DATA SECTION:
## begin
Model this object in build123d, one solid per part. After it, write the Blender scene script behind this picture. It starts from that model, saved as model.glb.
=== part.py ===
## end
## begin
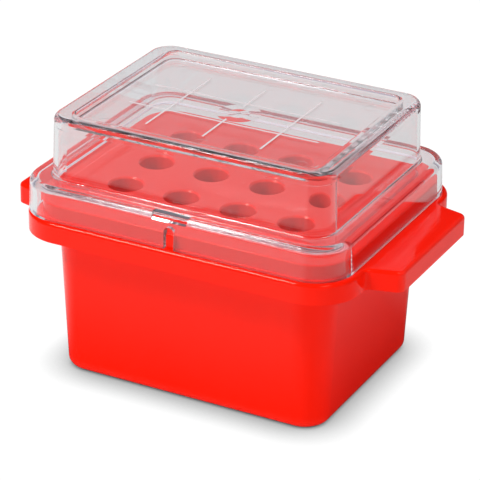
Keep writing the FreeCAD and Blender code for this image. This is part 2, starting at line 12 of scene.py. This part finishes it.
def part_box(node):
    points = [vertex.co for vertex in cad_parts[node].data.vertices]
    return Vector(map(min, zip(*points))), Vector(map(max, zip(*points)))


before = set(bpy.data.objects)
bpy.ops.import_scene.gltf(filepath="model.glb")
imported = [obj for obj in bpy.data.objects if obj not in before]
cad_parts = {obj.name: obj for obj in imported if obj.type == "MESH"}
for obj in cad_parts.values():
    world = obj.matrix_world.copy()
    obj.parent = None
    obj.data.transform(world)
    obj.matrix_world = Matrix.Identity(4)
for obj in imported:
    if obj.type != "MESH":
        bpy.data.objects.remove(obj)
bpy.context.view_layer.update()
## end
## begin
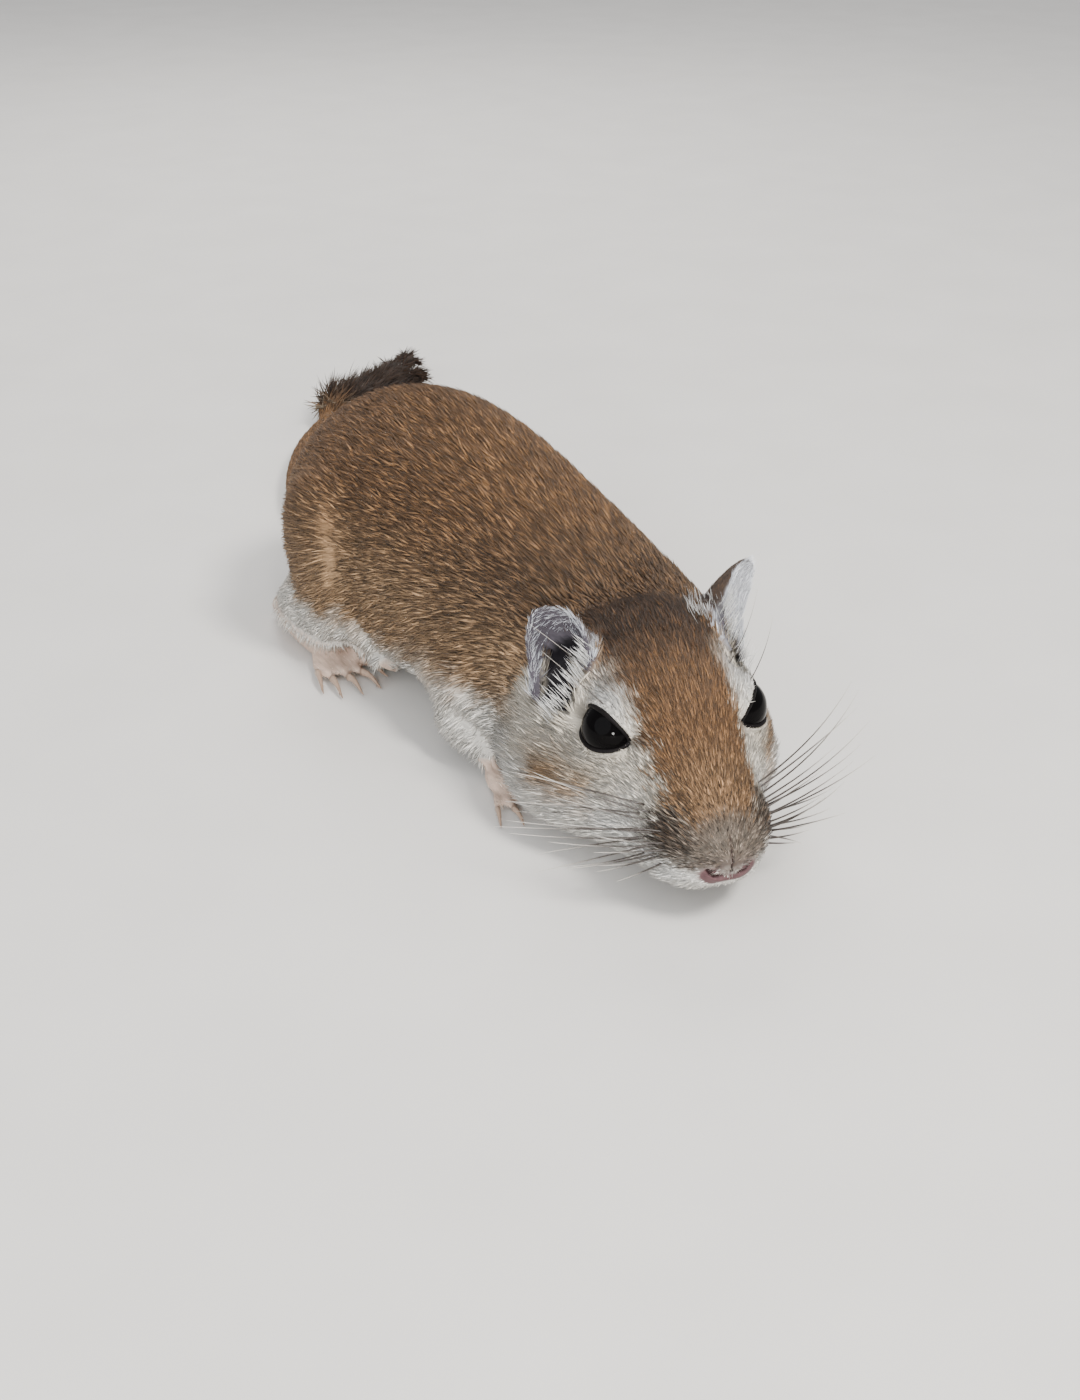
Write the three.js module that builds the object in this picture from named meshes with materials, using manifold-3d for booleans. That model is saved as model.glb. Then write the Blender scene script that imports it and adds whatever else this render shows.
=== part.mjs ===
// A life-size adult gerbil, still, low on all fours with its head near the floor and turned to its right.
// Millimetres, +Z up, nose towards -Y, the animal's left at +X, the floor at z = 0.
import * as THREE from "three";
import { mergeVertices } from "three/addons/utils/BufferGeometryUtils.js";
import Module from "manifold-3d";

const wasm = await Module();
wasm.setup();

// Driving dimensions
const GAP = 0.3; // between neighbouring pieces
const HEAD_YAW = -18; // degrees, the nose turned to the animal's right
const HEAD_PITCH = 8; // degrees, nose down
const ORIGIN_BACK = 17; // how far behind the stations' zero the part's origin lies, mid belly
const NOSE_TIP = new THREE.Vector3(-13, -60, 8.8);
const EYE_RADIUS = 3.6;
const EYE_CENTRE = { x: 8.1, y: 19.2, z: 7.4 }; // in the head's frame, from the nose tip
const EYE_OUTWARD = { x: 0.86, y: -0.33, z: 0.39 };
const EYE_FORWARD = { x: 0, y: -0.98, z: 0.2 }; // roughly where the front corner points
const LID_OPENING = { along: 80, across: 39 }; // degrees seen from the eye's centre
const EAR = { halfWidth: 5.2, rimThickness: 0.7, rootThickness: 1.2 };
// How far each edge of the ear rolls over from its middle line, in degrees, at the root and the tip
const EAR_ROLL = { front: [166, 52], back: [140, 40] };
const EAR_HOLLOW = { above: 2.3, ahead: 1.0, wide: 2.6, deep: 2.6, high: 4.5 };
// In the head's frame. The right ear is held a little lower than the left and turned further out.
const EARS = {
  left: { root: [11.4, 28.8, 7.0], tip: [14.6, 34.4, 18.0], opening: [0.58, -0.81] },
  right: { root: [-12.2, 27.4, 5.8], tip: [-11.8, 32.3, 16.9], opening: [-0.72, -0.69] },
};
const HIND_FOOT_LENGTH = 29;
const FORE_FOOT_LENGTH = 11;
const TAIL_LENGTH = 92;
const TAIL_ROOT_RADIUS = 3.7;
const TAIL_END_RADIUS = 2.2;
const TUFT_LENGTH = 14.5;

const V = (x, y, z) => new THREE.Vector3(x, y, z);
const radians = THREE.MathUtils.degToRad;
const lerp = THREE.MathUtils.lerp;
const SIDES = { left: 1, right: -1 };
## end
TASK STATEMENT:
Repeat exactly the lines running from the one with "bpy.data.objects.remove(obj)" through the one with "bpy.context.view_layer.update()", both included.

SOLVED PROBLEM:
        bpy.data.objects.remove(obj)
bpy.context.view_layer.update()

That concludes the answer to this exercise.